Crazy talented Pokémon fan accomplishes childhood dream, fills us all with childlike wonder.

Playing the original Pokémon Red and Green for the Game Boy was a memorable experience for a lot of gamers, and that’s especially true for Japanese fan and Twitter user @UMA_RABBIT. Even 20 years later, he still remembers the excitement of taking his first steps out of Pallet Town, heading north along Route 1 on his way to becoming a Pokémon Master.

But that’s not all @UMA_RABBIT remembers. Route 1 is a mountainous road, but like most RPGs of the era, Pokémon Red and Green (or Pokémon Red and Blue, the versions North America got) uses bit-mapped graphics in a partially angled overhead perspective. While the gameplay mechanics and 2-D art could communicate that @UMA_RABBIT was heading higher into the mountains as he travelled Route 1, he couldn’t help wondering what the original Pokémon world would look like in three-dimensional space.

Now, two decades later, he has his answer.

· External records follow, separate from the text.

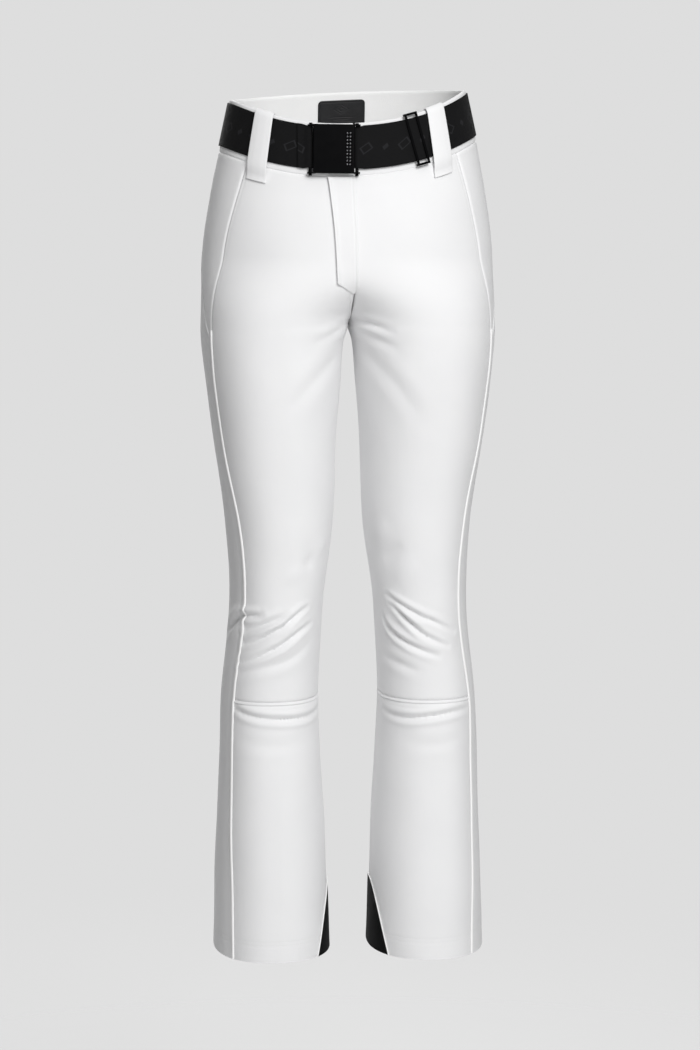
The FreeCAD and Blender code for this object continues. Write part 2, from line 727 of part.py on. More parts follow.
def zip_frame(side, top, bottom, angle_of):
    """Straight line of a zip chain, under the cloth between two levels of a seam."""
    depth = -size["zip_depth"]
    high = lifted(side, top, angle_of(top), depth)
    low = lifted(side, bottom, angle_of(bottom), depth)
    middle = (top + bottom) / 2
    normal = outward(side, middle, angle_of(middle))
    return frame_at(low, high - low, normal), (high - low).Length


def add_zip(name, side, top_cell, bottom_cell, angle_of):
    """Zip chain, slider and pull. Local Y runs up the chain, local Z out of the cloth."""
    frame, length = zip_frame(side, size[top_cell], size[bottom_cell], angle_of)
    parts = []
    edge = size["coil_gap"] / 2
    tape_low = -size["tape_thick"] / 2
    for number, across in enumerate((-1, 1)):
        tape = centred_box(f"{name}Tape{number}", "Sizes.tape_width", f"{length}mm", "Sizes.tape_thick",
                           tape_low, across * (edge + size["tape_width"] / 2), length / 2)
        coil = centred_box(f"{name}Coil{number}", "Sizes.coil_width", f"{length}mm", "Sizes.coil_thick",
                           -size["coil_thick"] / 2, across * (edge + size["coil_width"] / 2), length / 2)
        parts.append(fuse(f"{name}Half{number}", [tape, coil]))
    chain = doc.addObject("Part::Compound", f"{name}Chain")
    chain.Links = parts
    keep(f"{name}_chain", chain, frame)

    stop = size["zip_stop"]
    middle = length - stop - size["slider_long"] / 2
    gap = size["coil_thick"] / 2 + size["slider_play"]
    plate = size["slider_plate"]
    pin_height = gap + plate + 1.7
    upper = centred_box(f"{name}Upper", "Sizes.slider_wide", "Sizes.slider_long",
                        "Sizes.slider_plate", gap, 0, middle)
    lower = centred_box(f"{name}Lower", "Sizes.slider_wide", "Sizes.slider_long",
                        "Sizes.slider_plate", -gap - plate, 0, middle)
    web = centred_box(f"{name}Web", "Sizes.web_thick", "Sizes.slider_long",
                      "Sizes.coil_thick + 2 * Sizes.slider_play + Sizes.slider_plate",
                      -gap - plate / 2, 0, middle)
    slider_parts = [upper, lower, web]
    for number, across in enumerate((-1, 1)):
        slider_parts.append(centred_box(f"{name}Post{number}", "Sizes.post_wide", "Sizes.post_long",
                                        "Sizes.post_tall", gap + plate / 2,
                                        across * size["post_out"], middle))
    pin = bound("Part::Cylinder", f"{name}Pin", Radius="Sizes.pin_radius", Height="Sizes.pin_long")
    slider_parts.append(place(pin, -size["pin_long"] / 2, middle, pin_height,
                              Rotation(Vector(0, 1, 0), 90)))
    slider = fuse(f"{name}SliderBody", slider_parts)
    keep(f"{name}_slider", slider, frame)

    eye = bound("Part::Cylinder", f"{name}Eye", Radius="Sizes.pin_radius + 0.7", Height="3mm")
    place(eye, -1.5, middle, pin_height, Rotation(Vector(0, 1, 0), 90))
    low_z = pin_height - size["pull_thick"] / 2
    neck = centred_box(f"{name}Neck", "3mm", "6mm", "Sizes.pull_thick", low_z, 0, middle - 3)
    tab = centred_box(f"{name}Tab", "Sizes.pull_wide", "Sizes.pull_long - 5", "Sizes.pull_thick",
                      low_z, 0, middle - 5 - (size["pull_long"] - 5) / 2)
    blank = fuse(f"{name}PullBlank", [eye, neck, tab])
    bore = bound("Part::Cylinder", f"{name}Bore", Radius="Sizes.pin_radius + 0.05", Height="8mm")
    place(bore, -4, middle, pin_height, Rotation(Vector(0, 1, 0), 90))
    bored = cut(f"{name}PullBored", blank, bore)
    hole = bound("Part::Cylinder", f"{name}Hole", Radius="Sizes.pull_hole", Height="6mm")
    hole_y = middle - size["pull_long"] + 4
    place(hole, 0, hole_y, low_z - 2)
    pull = cut(f"{name}PullCut", bored, hole)
    keep(f"{name}_pull", pull, frame)
    pivot = frame.multVec(Vector(0, middle, pin_height))
    return {"axis": frame.Rotation.multVec(Vector(0, 1, 0)), "start": frame.multVec(Vector(0, middle, 0)),
            "travel": middle - stop - size["pull_long"], "pivot": pivot,
            "hinge": frame.Rotation.multVec(Vector(1, 0, 0)),
            "hole": frame.multVec(Vector(0, hole_y, pin_height)),
            "hole_axis": frame.Rotation.multVec(Vector(0, 0, 1))}


def add_hook_and_bar():
    """Waist closure behind the fly flap: a flat hook and the bar it catches."""
    level = -24
    normal = Vector(0, -1, 0)
    for name, x, tall in (("waist_hook", -7, 14), ("waist_hook_bar", 7, 12)):
        point = front_point(x, level) + Vector(0, 1, 0) * (size["cloth_thick"] + 2.2)
        frame = frame_at(point, Vector(0, 0, 1), normal)
        base = centred_box(f"{name}Base", "11mm", "1mm", "0.8mm", -0.4)
        base.setExpression("Width", f"{tall}mm")
        doc.recompute()
        base.Placement.Base.y = -tall / 2
        lip = centred_box(f"{name}Lip", "2mm", "8mm", "1.6mm", -1.8, -4.4 if x < 0 else -3.0)
        keep(name, fuse(f"{name}Solid", [base, lip]), frame)


# ---------------------------------------------------------------- build

def build():
    joints = {}
    for tag, side in SIDES.items():
        add_leg_panels(tag, side)
        add_piping(tag, side)
        add_pocket_bag(tag, side)
        add_gaiter(tag, side)
        add_scuff_guard(tag, side)
    add_waistband()
    add_facing()
    add_fly()
    add_loops()
    add_label()
    add_belt()
    frame = buckle_frame()
    add_buckle(frame)
    joints["buckle"] = frame
    joints["adjuster"] = add_adjuster()
    joints["fly_zip"] = add_zip("fly_zip", 1, "fly_zip_top", "fly_zip_bottom",
                                lambda level: angle_at(0, level))
    for tag, side in SIDES.items():
        joints[f"pocket_zip_{tag}"] = add_zip(f"pocket_zip_{tag}", side, "pocket_zip_top",
                                              "pocket_zip_bottom", hip_front_edge)
        joints[f"leg_zip_{tag}"] = add_zip(f"leg_zip_{tag}", side, "leg_zip_top",
                                           "leg_zip_bottom", leg_seam)
    add_hook_and_bar()
    return joints


def check_and_export():
    doc.recompute()
    failed = [item.Name for item in doc.Objects if {"Invalid", "Error"} & set(item.State)]
    for name, item in nodes.items():
        if item.Shape.isNull() or not item.Shape.isValid() or item.Shape.Volume <= 0:
            failed.append(name)
    if failed:
        raise RuntimeError("not valid: " + ", ".join(failed))
    os.makedirs("parts", exist_ok=True)
    for name, item in nodes.items():
        item.Shape.exportStep(f"parts/{name}.step")
        box = item.Shape.BoundBox
        print(f"{name:26s} solids {len(item.Shape.Solids):2d} volume {item.Shape.Volume:9.0f} "
              f"x {box.XMin:7.1f} {box.XMax:7.1f} y {box.YMin:7.1f} {box.YMax:7.1f} "
              f"z {box.ZMin:8.1f} {box.ZMax:8.1f}")


def report(joints):
    for name, data in joints.items():
        if isinstance(data, dict):
            for key, value in data.items():
                print(name, key, value)
        else:
            print(name, "base", data.Base, "x", data.Rotation.multVec(Vector(1, 0, 0)),
                  "y", data.Rotation.multVec(Vector(0, 1, 0)), "z", data.Rotation.multVec(Vector(0, 0, 1)))


joint_places = build()
check_and_export()
report(joint_places)
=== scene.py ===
# %% [markdown]
# # Softshell ski pants with a webbing belt
# The CAD model already holds every piece of these pants at its real size: cloth panels,
# belt, buckle, zips. Here the frame is loaded, and each soft piece gets the look of the
# real cloth around it. The lesson goes from the body form, to the panels and their folds,
# to the trims, the buckle, the finishes and the studio.

# %% Load the frame
import json
import math

import bmesh
import bpy
import numpy as np
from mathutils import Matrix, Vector

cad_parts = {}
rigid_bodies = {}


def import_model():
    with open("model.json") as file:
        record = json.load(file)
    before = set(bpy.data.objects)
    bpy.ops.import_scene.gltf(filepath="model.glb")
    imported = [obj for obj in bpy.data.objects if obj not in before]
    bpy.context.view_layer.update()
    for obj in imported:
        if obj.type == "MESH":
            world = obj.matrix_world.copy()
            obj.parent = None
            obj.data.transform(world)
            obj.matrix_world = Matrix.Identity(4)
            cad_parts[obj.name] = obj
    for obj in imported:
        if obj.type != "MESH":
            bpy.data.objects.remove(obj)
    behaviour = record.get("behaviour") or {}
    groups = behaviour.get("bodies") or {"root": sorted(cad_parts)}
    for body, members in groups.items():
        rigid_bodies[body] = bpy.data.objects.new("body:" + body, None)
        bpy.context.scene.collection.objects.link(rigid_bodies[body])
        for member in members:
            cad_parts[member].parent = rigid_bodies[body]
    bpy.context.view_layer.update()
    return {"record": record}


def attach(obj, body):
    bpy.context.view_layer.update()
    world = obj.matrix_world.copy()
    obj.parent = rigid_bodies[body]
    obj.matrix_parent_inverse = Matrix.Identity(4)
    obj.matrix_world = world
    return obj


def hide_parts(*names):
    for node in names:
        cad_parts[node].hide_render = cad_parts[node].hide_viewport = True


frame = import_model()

MM = 0.001
SIDES = {"L": 1, "R": -1}        # the wearer's left is +X

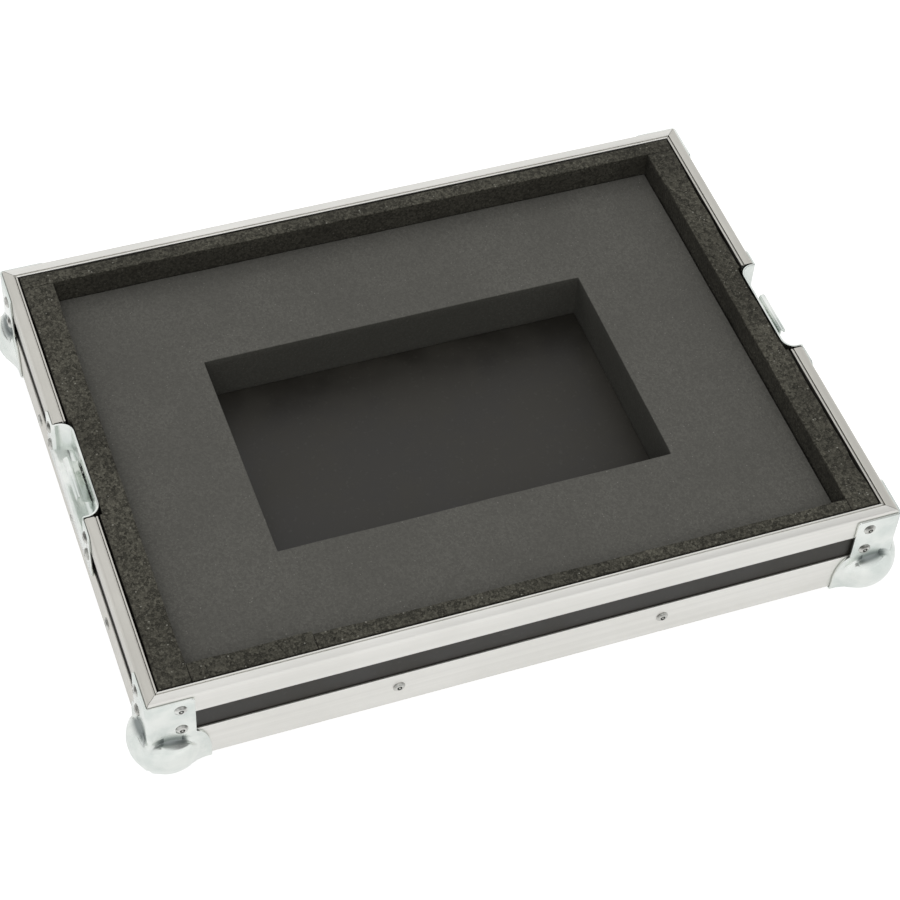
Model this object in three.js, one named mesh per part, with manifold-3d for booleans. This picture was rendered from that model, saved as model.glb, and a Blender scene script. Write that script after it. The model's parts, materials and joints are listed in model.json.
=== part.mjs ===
// Flight case for a CD player: the open base half, standing on its four ball corners.
//
// Millimetres, +Z up. The long sides lie along X. The origin is on the ground under the middle of
// the case. Each of the four sides is modelled in its own frame: s runs along the side, u runs
// inwards from the outer face of the aluminium, and z runs up from the underside of the edge angle.

import * as THREE from 'three';
import { mergeVertices } from 'three/addons/utils/BufferGeometryUtils.js';
import Module from 'manifold-3d';

const wasm = await Module();
wasm.setup();

// Driving dimensions of the whole case

const caseLength = 494; // over the aluminium, along X
const caseDepth = 371; // over the aluminium, along Y
const caseHeight = 66.6; // underside of the edge angles to the top of the rim
const fit = 0.25; // clearance kept between neighbouring pieces
const overrun = 5; // how far a cutter runs past what it cuts
const mitreGap = fit / Math.SQRT2;

// Panels: black laminated plywood

const floorThickness = 9;
const wallThickness = 5.5;

// Edge angle: equal-leg aluminium extrusion with a rounded heel

const angleLeg = 30;
const angleThickness = 1.5;
const angleHeelRadius = 2;

// Rim: hollow closing extrusion that grips the top edge of the panel

const rimHeight = 17.7;
const rimWall = 1.2;
const rimEdgeRadius = 1.6;
const rimChamberHeight = 3.6; // closed chamber under the top face
const rimLegDrop = 13; // inner leg, down from the rim top
const rimGrooveWidth = 0.7; // groove in the top face, beside the inner lip
const rimGrooveDepth = 0.8;

// Ball corner: pressed steel, two side plates, a bottom plate and a hollow ball

const cornerSheet = 1.4;
const cornerArmWidth = 29;
const cornerArmDrop = 2; // top of the side plates, down from the rim top
const cornerFootWidth = 38;
const cornerFootHeight = 12; // where the foot reaches its full width
const cornerShoulderHeight = 30.5; // where the arm starts to widen into the foot
const cornerEdgeRadius = 2.2;
const cornerFootRadius = 9; // free corner of the bottom plate
const ballRadius = 24;
const ballInset = 12.8; // ball centre, in from both faces and up from the underside
const pocketCrest = 27.6; // middle of the arched ledge where the flat side plate meets the ball
const pocketInset = 11.5; // middle of the arch, in from the corner of the case
const pocketHalfWidth = 11.5;
const pocketArch = 4; // how far the ledge falls from its middle to its end
const pocketSlope = 0.48; // how far it falls for each millimetre outwards
const pocketEndLean = 6; // the end of the pocket leans away from the corner
const pocketSteps = 8; // straight steps along the arch
const ballSegments = 20;
const hollowSegments = 12;

// Keeper dish: pressed steel recess, open at the top, with a flange round it

const dishSheet = 1.2;
const dishLength = 112;
const dishHeight = 42;
const dishOpening = 77;
const dishDepth = 10.5;
const dishRecessHeight = 24.5; // recess floor, down from the rim top
const dishBackRadius = 8; // upright corners at the back of the recess
const dishMouthRadius = 2.4; // upright corners at the mouth of the recess
const dishFloorRadius = 4; // along the back edge of the recess floor
const dishFlangeRadius = 4;
const dishOffset = 2.7; // dish centre, towards the back of the case

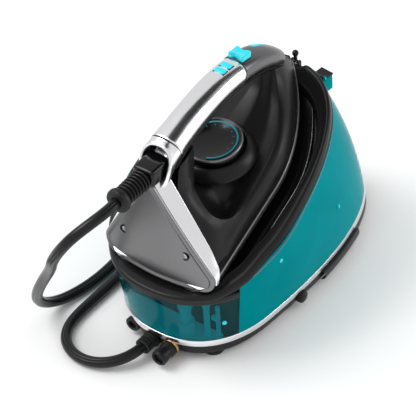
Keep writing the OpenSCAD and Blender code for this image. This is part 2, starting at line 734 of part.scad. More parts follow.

Well, to put it more accurately, he’s made the answer. In June of 2020, @UMA_RABBIT started building a hand-crafted paper diorama of Pallet Town and Route 1.

After that, he just kept going, and going…

…until he’d finished the entire Kanto region!

▼ A side-by-side comparison with the illustrated Kanto map

The display looks equally awesome whether you’re taking it all in at once or from Pokémon Trainer’s eye-level, as shown here with the Route 4/Cerulean City/Route 24/Route 25 stretch.

Other sightseeing highlights include Vermillion City, with the S.S. Anne docked in its harbor…

…the dense forests of Route 2

…and the both literal and figurative end of the road, the stately walls of the Pokémon League building atop the Indigo Plateau.

In total, the diorama is 3.6 meters (11.8 feet) wide by 3.9 meters deep. For scale, here’s someone standing next to the project in a partially assembled state.

Oh, and we still haven’t gotten to two especially cool design details. First, the lights of the big cities can be turned on

…and second, the whole thing is modular, helping with storage and transportation.

If all this looks like not only an incredible display of Poké-passion, but also an incredible amount of work, you’re right. Even this super high-speed montage of roughly two dozen time-lapse videos isn’t enough to cover the whole planning and production process.

So, now that this 25-month labor of love is over, what’s @UMA_RABBIT going to do? He’s going to take a one-month break, and then in August he’ll be starting on a diorama of the Johto region, the map for Pokémon Red and Green’s sequel, Pokémon Gold and Silver.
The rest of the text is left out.